▶ **EXCERPTED DATA**
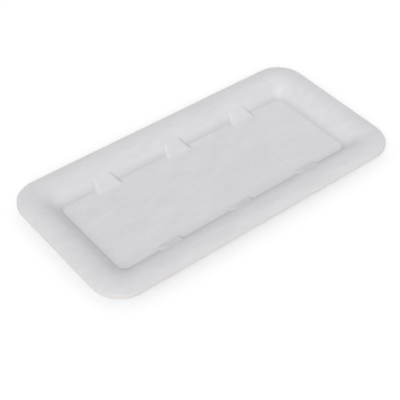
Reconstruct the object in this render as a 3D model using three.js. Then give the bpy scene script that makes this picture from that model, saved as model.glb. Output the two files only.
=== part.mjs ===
// Shallow foam tray, thermoformed from one sheet of expanded polystyrene.
// Millimetres, +Z up, origin on the resting plane below the middle of the floor.
// The long side runs along X. The section across a wall is drawn once, as a walk of
// straights and arcs, and swept round the floor as rings of rounded rectangles.

import * as THREE from 'three';

// Overall plan
const length = 270;
const width = 133;
const rimCornerRadius = 23;
const floorCornerRadius = 5.5;

// Section across a wall, from the floor out to the lip
const sheet = 3;
const depth = 12;
const wallAngle = THREE.MathUtils.degToRad(45);
const footRadius = 2.5;
const crestRadius = 17.5;
const lipRadius = 18;
const lipAngle = THREE.MathUtils.degToRad(30);
const lipEdgeRounding = 0.4;

// Trays nest at this step, so no part of a wall is taller than it, measured straight down
const nestingStep = 4.4;

// Lugs that lean from the long walls onto the floor and keep nested trays apart
const lugPitch = 65;
const lugEndClearance = 30;
const lugFootWidth = 22;
const lugTopWidth = 11.5;
const lugRampAngle = THREE.MathUtils.degToRad(30);
const lugTopBlend = 0.8;
const lugFootRadius = 6;
const lugSideRun = 1.8;
const lugShell = 2.2;

// Facets
const footSteps = 3;
const crestSteps = 6;
const lipSteps = 4;
const cornerSteps = 8;
const lugSideSteps = 3;

const foamColour = 0xf1f0ee;

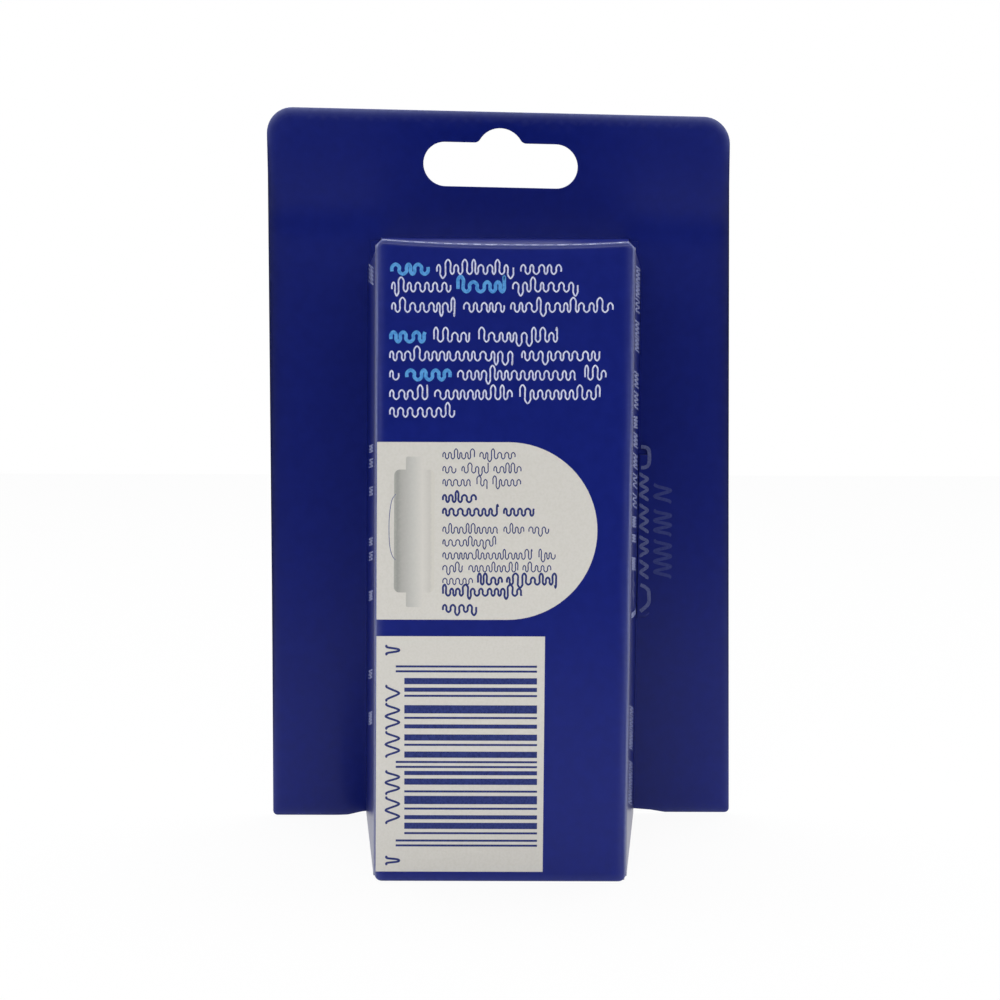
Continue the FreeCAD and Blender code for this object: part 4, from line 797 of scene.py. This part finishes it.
stroke_tree, given = print_tree(
    "print_strokes", (("Lines", "Geometry"), ("Width", "Float"), ("Ink", "Material")), "Strokes")
curves = add(stroke_tree, "GeometryNodeMeshToCurve", i0=given["Lines"])[0]
bent = add(stroke_tree, "GeometryNodeCurveSplineType", {"spline_type": "CATMULL_ROM"}, Curve=curves)[0]
cut = add(stroke_tree, "GeometryNodeSetSplineResolution", {"Resolution": 4}, i0=bent)[0]
half_width = add(stroke_tree, "ShaderNodeMath", {"operation": "MULTIPLY", 1: 0.5}, i0=given["Width"])[0]
round_pen = add(stroke_tree, "GeometryNodeCurvePrimitiveCircle", {"Resolution": 6}, Radius=half_width)[0]
drawn = add(
    stroke_tree, "GeometryNodeCurveToMesh", {"Fill Caps": True}, Curve=cut, Profile_Curve=round_pen)[0]
give_out(stroke_tree, drawn, given["Ink"])


def print_piece(name, mesh, paint, body, place, rise):
    """Flat print on a surface, from a mesh drawn across and up."""
    for vert in mesh.vertices:
        vert.co = place(vert.co.x, vert.co.y, rise(vert.co.z))
    link_piece(name, mesh_from(opened(mesh), name), [paint], body)


def bars_piece(name, blocks, paint):
    """Blocks of ink on the label. Each block is its middle and its size."""
    mesh = bpy.data.meshes.new(name)
    mesh.from_pydata([(a, b, 0) for a, b, _, _ in blocks], [], [])
    wide = mesh.attributes.new("block_size", "FLOAT_VECTOR", "POINT")
    for item, (_, _, width, height) in zip(wide.data, blocks):
        item.vector = (width, height, 1.0)
    made = grown(name, mesh, blocks_tree, Thickness=0.012, Ink=paint)
    print_piece(name, made, paint, "carton_door", on_back(FILM), lambda z: z + 0.006)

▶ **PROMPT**
Go through the data and return every record exactly.

▶ **PROBLEM SOLUTION**
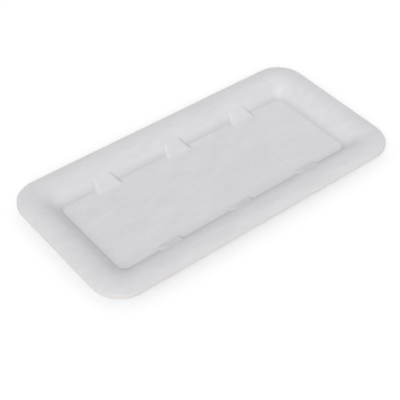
Reconstruct the object in this render as a 3D model using three.js. Then give the bpy scene script that makes this picture from that model, saved as model.glb. Output the two files only.
=== part.mjs ===
// Shallow foam tray, thermoformed from one sheet of expanded polystyrene.
// Millimetres, +Z up, origin on the resting plane below the middle of the floor.
// The long side runs along X. The section across a wall is drawn once, as a walk of
// straights and arcs, and swept round the floor as rings of rounded rectangles.

import * as THREE from 'three';

// Overall plan
const length = 270;
const width = 133;
const rimCornerRadius = 23;
const floorCornerRadius = 5.5;

// Section across a wall, from the floor out to the lip
const sheet = 3;
const depth = 12;
const wallAngle = THREE.MathUtils.degToRad(45);
const footRadius = 2.5;
const crestRadius = 17.5;
const lipRadius = 18;
const lipAngle = THREE.MathUtils.degToRad(30);
const lipEdgeRounding = 0.4;

// Trays nest at this step, so no part of a wall is taller than it, measured straight down
const nestingStep = 4.4;

// Lugs that lean from the long walls onto the floor and keep nested trays apart
const lugPitch = 65;
const lugEndClearance = 30;
const lugFootWidth = 22;
const lugTopWidth = 11.5;
const lugRampAngle = THREE.MathUtils.degToRad(30);
const lugTopBlend = 0.8;
const lugFootRadius = 6;
const lugSideRun = 1.8;
const lugShell = 2.2;

// Facets
const footSteps = 3;
const crestSteps = 6;
const lipSteps = 4;
const cornerSteps = 8;
const lugSideSteps = 3;

const foamColour = 0xf1f0ee;

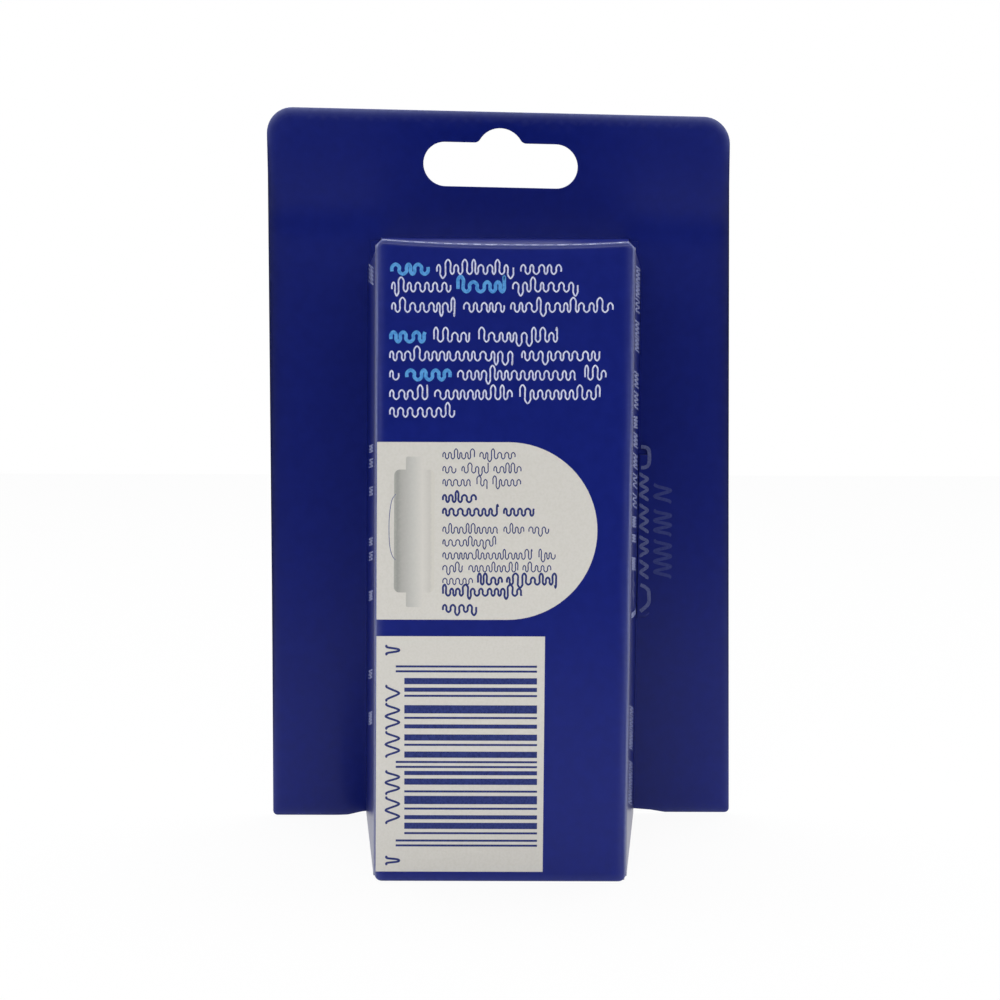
Continue the FreeCAD and Blender code for this object: part 4, from line 797 of scene.py. This part finishes it.
stroke_tree, given = print_tree(
    "print_strokes", (("Lines", "Geometry"), ("Width", "Float"), ("Ink", "Material")), "Strokes")
curves = add(stroke_tree, "GeometryNodeMeshToCurve", i0=given["Lines"])[0]
bent = add(stroke_tree, "GeometryNodeCurveSplineType", {"spline_type": "CATMULL_ROM"}, Curve=curves)[0]
cut = add(stroke_tree, "GeometryNodeSetSplineResolution", {"Resolution": 4}, i0=bent)[0]
half_width = add(stroke_tree, "ShaderNodeMath", {"operation": "MULTIPLY", 1: 0.5}, i0=given["Width"])[0]
round_pen = add(stroke_tree, "GeometryNodeCurvePrimitiveCircle", {"Resolution": 6}, Radius=half_width)[0]
drawn = add(
    stroke_tree, "GeometryNodeCurveToMesh", {"Fill Caps": True}, Curve=cut, Profile_Curve=round_pen)[0]
give_out(stroke_tree, drawn, given["Ink"])


def print_piece(name, mesh, paint, body, place, rise):
    """Flat print on a surface, from a mesh drawn across and up."""
    for vert in mesh.vertices:
        vert.co = place(vert.co.x, vert.co.y, rise(vert.co.z))
    link_piece(name, mesh_from(opened(mesh), name), [paint], body)


def bars_piece(name, blocks, paint):
    """Blocks of ink on the label. Each block is its middle and its size."""
    mesh = bpy.data.meshes.new(name)
    mesh.from_pydata([(a, b, 0) for a, b, _, _ in blocks], [], [])
    wide = mesh.attributes.new("block_size", "FLOAT_VECTOR", "POINT")
    for item, (_, _, width, height) in zip(wide.data, blocks):
        item.vector = (width, height, 1.0)
    made = grown(name, mesh, blocks_tree, Thickness=0.012, Ink=paint)
    print_piece(name, made, paint, "carton_door", on_back(FILM), lambda z: z + 0.006)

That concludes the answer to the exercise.